**Data provided**
* * * * * * *

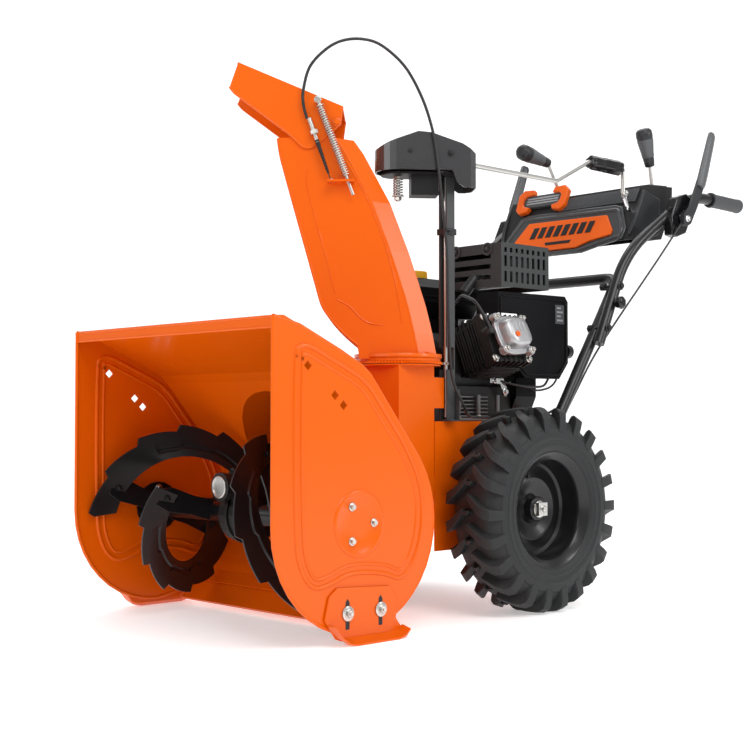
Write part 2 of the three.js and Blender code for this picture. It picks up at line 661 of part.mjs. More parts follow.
function driveShaft() {
  const { x, y } = MAST;
  const pitch = GEAR.module * GEAR.pinionTeeth / 2;
  const first = towardsMast + 180 + 180 / GEAR.pinionTeeth;
  const pinion = slab('z', toothed(GEAR.pinionTeeth, pitch - 1.8, pitch + 1.1, first, x, y), ...gearHeights);
  const bevel = bar([x, y, 872], [x, y, 878], 10, 16, 7);
  return join(bar([x, y, FRAME.top + 8], [x, y, 880], 4, 12), pinion, bevel);
}

const HEAD_LINE = radians(towardsMast);

/** A plan outline given along and across the line from the chute to the mast. */
const onHeadLine = (points) => points.map(([u, v]) => [
  CHUTE.x + u * Math.cos(HEAD_LINE) - v * Math.sin(HEAD_LINE),
  CHUTE.y + u * Math.sin(HEAD_LINE) + v * Math.cos(HEAD_LINE),
]);

/** Plate on top of the mast that carries the crank bearing and the pivot bolt. */
function headBracket() {
  const plate = slab('z', onHeadLine([...arc(0, 0, 34, 100, 260, 8), [60, -33], [128, -30], [128, 30], [60, 33]]),
    862, 866);
  const lobe = slab('z', onHeadLine([[24, -22], [78, -24], [78, 20], [24, 20]]), 822, 862.5);
  const ear = block([ROD_X - 14, ROD_X + 14], [-122, -117], [865, 910]);
  const crankHole = bar([ROD_X, -130, ROD.z], [ROD_X, -110, ROD.z], 5.5, 16);
  const shaftHole = bar([MAST.x, MAST.y, 850], [MAST.x, MAST.y, 870], 4.6, 16);
  const boltHole = bar([CHUTE.x, CHUTE.y, 850], [CHUTE.x, CHUTE.y, 870], 4.5, 16);
  return cut(join(plate, lobe, ear), crankHole, shaftHole, boltHole);
}

/** Moulded hood over the head, open underneath. */
function headHood() {
  const plan = (inset) => onHeadLine([
    ...arc(0, 0, 46 - inset, 100, 260, 10), [60, -43 + inset], [140 - inset, -38 + inset],
    [152 - inset, -24], [152 - inset, 24], [140 - inset, 38 - inset], [60, 43 - inset],
  ]);
  const top = (inset) => {
    const outline = [[-60, 904 - inset], [-24, 922 - inset], [36, 944 - inset], [62, 942 - inset], [124, 922 - inset],
      [160, 900 - inset]];
    return [...outline, [160, 836 - inset], [126, 836 - inset], [112, 846], [104, 868 - inset], [-60, 868 - inset]];
  };
  const profile = (inset) => {
    const shape = new THREE.Shape(top(inset).map(([a, b]) => new THREE.Vector2(a, b)).reverse());
    const geometry = new THREE.ExtrudeGeometry(shape, { depth: 140, bevelEnabled: false });
    geometry.translate(0, 0, -70);
    geometry.rotateX(Math.PI / 2);
    geometry.rotateZ(HEAD_LINE);
    geometry.translate(CHUTE.x, CHUTE.y, 0);
    return solid(geometry);
  };
  const outer = slab('z', plan(0), 830, 950).intersect(profile(0));
  const inner = slab('z', plan(3), 820, 947).intersect(profile(3));
  const rodHole = bar([ROD_X, -140, ROD.z], [ROD_X, -40, ROD.z], 8, 16);
  return cut(outer, inner, rodHole);
}

// ---------------------------------------------------------------- crank
const CRANK = { start: -142, kink: 193, gripFront: 312, gripBack: 428, end: 446 };

function crankRod() {
  const high = ROD.z + ROD.throw;
  const path = [[ROD_X, CRANK.start, ROD.z], [ROD_X, CRANK.kink, ROD.z], [ROD_X, CRANK.gripFront - 4, high],
    [ROD_X, CRANK.gripBack + 8, high], [ROD_X, CRANK.gripBack + 8, ROD.z], [ROD_X, CRANK.end, ROD.z]];
  const bevel = bar([ROD_X, -142, ROD.z], [ROD_X, -134, ROD.z], 17, 16, 20);
  return join(jointed(path, 5), bevel);
}

/** Lobed grip that spins on the raised part of the crank. */
function crankGrip() {
  const section = range(24).map((index) => {
    const angle = 2 * Math.PI * index / 24;
    const radius = 15.5 + 1.5 * Math.cos(6 * angle);
    return [ROD.z + ROD.throw + radius * Math.cos(angle), ROD_X + radius * Math.sin(angle)];
  });
  const body = slab('y', section, CRANK.gripFront + 2, CRANK.gripBack - 2);
  return cut(body, bar([ROD_X, 250, ROD.z + ROD.throw], [ROD_X, 480, ROD.z + ROD.throw], 5.5, 12));
}

// ---------------------------------------------------------------- handles
/** Lower handle: a U of tube whose legs run down the sides of the frame. */
function lowerHandle() {
  const leg = (x) => [[x, 118, 300], [x, 190, 405], [x, 352, 642], [x, 388, 698]];
  const path = [...leg(197.5), ...leg(-197.5).reverse()];
  return bent(path, TUBE, 48, 8, 44);
}

/** Upper handle tube of one side, from the lower handle back to the grip. */
function upperHandle(side) {
  const path = [[224, 283, 545], [224, 366, 716], [232, 402, 766], [240, 470, 818], [252, 560, 880],
    [258, 620, 899], [259, 668, 898]];
  return bent(path.map(([x, y, z]) => [side * x, y, z]), TUBE, 45, 8, 26);
}

/** Plastic hand grip on the end of the handle tube. */
function grip(side) {
  const x = side * 259;
  return join(
    bar([x, 668.5, 898], [x, 786, 896], 15.5, 16), bar([x, 668.5, 898], [x, 674, 898], 18, 16),
    bar([x, 784, 896], [x, REAR, 896], 17, 16),
  );
}

/** Clutch lever: a flat arm with a rubber-covered upper half, and its pivot boss. */
function clutchLever(side) {
  const outline = [[524, 826], [536, 820], [552, 828], [606, 918], [652, 1040], [647, 1048], [632, 1049],
    [588, 944], [546, 866], [524, 846]];
  const arm = slab('x', outline, ...across(side, 279.4, 285));
  return join(arm, bar([side * 269.4, 536, 838], [side * 285, 536, 838], 8, 14));
}

// ---------------------------------------------------------------- dash
const DASH = { half: 200, face: [[437, 790], [492, 921]] };

/** Moulded console across the handles, open underneath, with slots for its two levers. */
function dashPanel() {
  const outer = [...DASH.face, [602, 928], [600, 880], [556, 800]];
  const inner = [[441.5, 797], [494, 917.5], [599, 924.8], [597, 881], [553, 797], [553, 700], [441.5, 700]];
  const hollow = slab('x', inner, 3 - DASH.half, DASH.half - 3);
  const slots = [block([-71, -53], [498, 592], [900, 940]), block([166, 184], [530, 596], [900, 940])];
  return cut(slab('x', outer, -DASH.half, DASH.half), hollow, ...slots);
}

/** Lever with a long moulded knob; each point is y, z. */
function dashLever(x, pivot, neck, knob) {
  const stem = bent([[x, ...pivot], [x, ...neck], [x, ...knob[0]]], 4, 20, 6, 8);
  const boss = bar([x - 7, ...pivot], [x + 7, ...pivot], 8, 12);
  return join(stem, boss, bar([x, ...knob[0]], [x, ...knob[1]], 10, 12, 15));
}

// ---------------------------------------------------------------- control cables
/** Cable of the chute's cap: from under the dash, along the frame, up the mast and over in an arc. */
function chuteCable() {
  const points = [
    [54, -406, 960], [50, -412, 988], [50, -412, 1016], [57, -402, 1061], [74, -378, 1095], [93, -352, 1114],
    [116, -321, 1119], [139, -289, 1108], [166, -252, 1068], [185, -225, 1010], [197, -209, 951], [203, -201, 896],
    [208, -195, 828], [206, -182, 759], [203, -172, 690], [201, -167, 590], [203, -160, 470], [206, -130, 410],
    [191, -98, 389], [175, -50, 385], [172, 30, 385], [172, 120, 386], [172, 186, 398], [172, 226, 426],
    [172, 310, 546], [172, 376, 644], [173, 414, 706], [176, 446, 754], [180, 480, 790],
  ];
  return along(new THREE.CatmullRomCurve3(points.map((point) => new THREE.Vector3(...point))), 3, 6, 64);
}

// ---------------------------------------------------------------- the machine
place('housing_wrap', housingWrap(), orange());
for (const [name, side] of sides) {
  place(`housing_side_${name}`, housingSide(side), orange());
  place(`skid_shoe_${name}`, skidShoe(side), orange());
  place(`auger_bearing_${name}`, augerBearing(side), blackSteel());
}
place('scraper_bar', scraperBar(), orange());
place('impeller_drum', impellerDrum(), orange());
place('gearcase', gearcase(), darkAlloy());
place('tractor_frame', tractorFrame(), orange());
place('differential', differential(), castAlloy());
place('belt_cover', beltCover(), blackPlastic());
place('auger_belt', belt(DRUM.z, 69, CRANK_AXIS.z, 24, -146), rubber());

place('auger_shaft', bar([-300, AUGER.y, AUGER.z], [300, AUGER.y, AUGER.z], AUGER.shaft, 20), bareSteel());
place('auger_left', auger(1, 78), blackSteel());
place('auger_right', auger(-1, 200), blackSteel());
place('worm_wheel', wormWheel(), finish(0xb08a3c, 0.4, 0.8));

place('impeller_shaft', impellerShaft(), bareSteel());
place('impeller', impeller(), blackSteel());
place('impeller_pulley', pulley(0, DRUM.z, -146, 80, 10 + GAP), bareSteel());

place('crankshaft', crankshaft(), bareSteel());

for (const [name, side] of sides) {
  place(`axle_${name}`, axle(side), bareSteel());
  place(`rim_${name}`, rim(side), blackSteel());
  place(`tyre_${name}`, tyre(side), rubber());
}

place('engine_block', engineBlock(), darkAlloy());
place('valve_cover', valveCover(), castAlloy());
place('blower_housing', blowerHousing(), blackPlastic());
place('recoil_cover', recoilCover(), blackPlastic());
place('recoil_handle', recoilHandle(), blackPlastic());
place('heater_cover', heaterCover(), blackPlastic());
place('choke_knob', chokeKnob(), blackPlastic());
place('muffler_guard', mufflerGuard(), greyPlastic());
place('fuel_tank', fuelTank(), blackPlastic());
place('fuel_cap', fuelCap(), finish(0xe8b21c, 0.45, 0));

place('chute_body', chuteBody(), orange(), chute);
place('chute_gear', chuteGear(), orange(), chute);
place('deflector', deflector(), orange(), chute);
place('guide_rod', guideRod(), bareSteel(), chute);
place('return_spring', returnSpring(), bareSteel(), chute);

place('mast', mast(), greyPlastic());
place('drive_shaft', driveShaft(), bareSteel());
place('head_bracket', headBracket(), blackSteel());
place('head_hood', headHood(), blackPlastic());
place('crank_rod', crankRod(), bareSteel());
place('crank_grip', crankGrip(), blackPlastic());

place('lower_handle', lowerHandle(), blackSteel());
place('dash_panel', dashPanel(), blackPlastic());
place('speed_lever', dashLever(-62, [535, 860], [512, 930], [[461, 1004], [358, 1020]]), greyPlastic());
place('deflector_lever', dashLever(175, [562, 860], [556, 930], [[550, 977], [536, 1058]]), greyPlastic());
place('chute_cable', chuteCable(), rubber());
for (const [name, side] of sides) {
  place(`upper_handle_${name}`, upperHandle(side), blackSteel());
  place(`grip_${name}`, grip(side), greyPlastic());
  place(`clutch_lever_${name}`, clutchLever(side), greyPlastic());
}

export default machine;
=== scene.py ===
import math

import bmesh
import bpy
from mathutils import Matrix, Vector


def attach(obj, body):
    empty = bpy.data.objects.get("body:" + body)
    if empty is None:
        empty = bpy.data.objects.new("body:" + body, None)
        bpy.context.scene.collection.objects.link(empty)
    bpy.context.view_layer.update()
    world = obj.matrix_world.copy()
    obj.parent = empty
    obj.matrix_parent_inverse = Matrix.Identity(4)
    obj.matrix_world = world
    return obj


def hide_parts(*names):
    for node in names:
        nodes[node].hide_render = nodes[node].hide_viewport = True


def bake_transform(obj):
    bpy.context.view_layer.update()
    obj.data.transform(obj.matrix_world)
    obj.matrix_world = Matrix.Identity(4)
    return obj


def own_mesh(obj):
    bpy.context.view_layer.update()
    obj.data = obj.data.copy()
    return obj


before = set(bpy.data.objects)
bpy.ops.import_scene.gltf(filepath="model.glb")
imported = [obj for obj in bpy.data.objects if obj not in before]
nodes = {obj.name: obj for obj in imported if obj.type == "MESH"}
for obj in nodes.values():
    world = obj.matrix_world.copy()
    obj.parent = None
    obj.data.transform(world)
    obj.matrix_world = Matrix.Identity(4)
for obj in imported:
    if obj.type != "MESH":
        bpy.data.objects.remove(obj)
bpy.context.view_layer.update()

# ------------------------------------------------------------------ studio
# Pale floor and backdrop in one sweep, four soft lamps, and the camera low at the machine's front left.
# The floor glows a little, so that it stays white under soft shadows.
scene = bpy.context.scene
CAMERA_TURN = math.radians(46.85)
camera = bpy.data.objects.new("camera", bpy.data.cameras.new("camera"))
scene.collection.objects.link(camera)
camera.location = (1.9867, -2.0966, 0.3889)
camera.rotation_euler = (math.radians(91.9), 0, CAMERA_TURN)
camera.data.lens = 64.14
camera.data.sensor_width = 36
camera.data.dof.use_dof = False
scene.camera = camera
scene.view_settings.view_transform = "Standard"

world = bpy.data.worlds.new("studio")
scene.world = world
world.use_nodes = True
world.node_tree.nodes["Background"].inputs["Color"].default_value = (1, 1, 1, 1)
world.node_tree.nodes["Background"].inputs["Strength"].default_value = 0.46


def lamp(name, place, target, size, power):
    """An area lamp at a place, turned to a target."""
    light = bpy.data.lights.new(name, "AREA")
    light.shape = "RECTANGLE"
    light.size, light.size_y = size
    light.energy = power
    holder = bpy.data.objects.new(name, light)
    scene.collection.objects.link(holder)
    holder.location = place
    holder.rotation_euler = (Vector(target) - Vector(place)).to_track_quat("-Z", "Y").to_euler()


lamp("key", (2.6, -1.2, 3.2), (0, -0.1, 0.45), (2.4, 1.6), 66)
lamp("fill", (0.2, -3.6, 1.9), (0, -0.2, 0.5), (2.2, 1.4), 28)
lamp("top", (-0.6, 0.6, 3.4), (0, 0, 0.5), (2.4, 2.4), 46)
lamp("rim", (2.7, 1.35, 1.8), (0.1, -0.1, 0.75), (0.7, 1.3), 24)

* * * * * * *

**Set problem**
Copy out the lines that hold "names".

**Exercise solution**
def hide_parts(*names):
    for node in names:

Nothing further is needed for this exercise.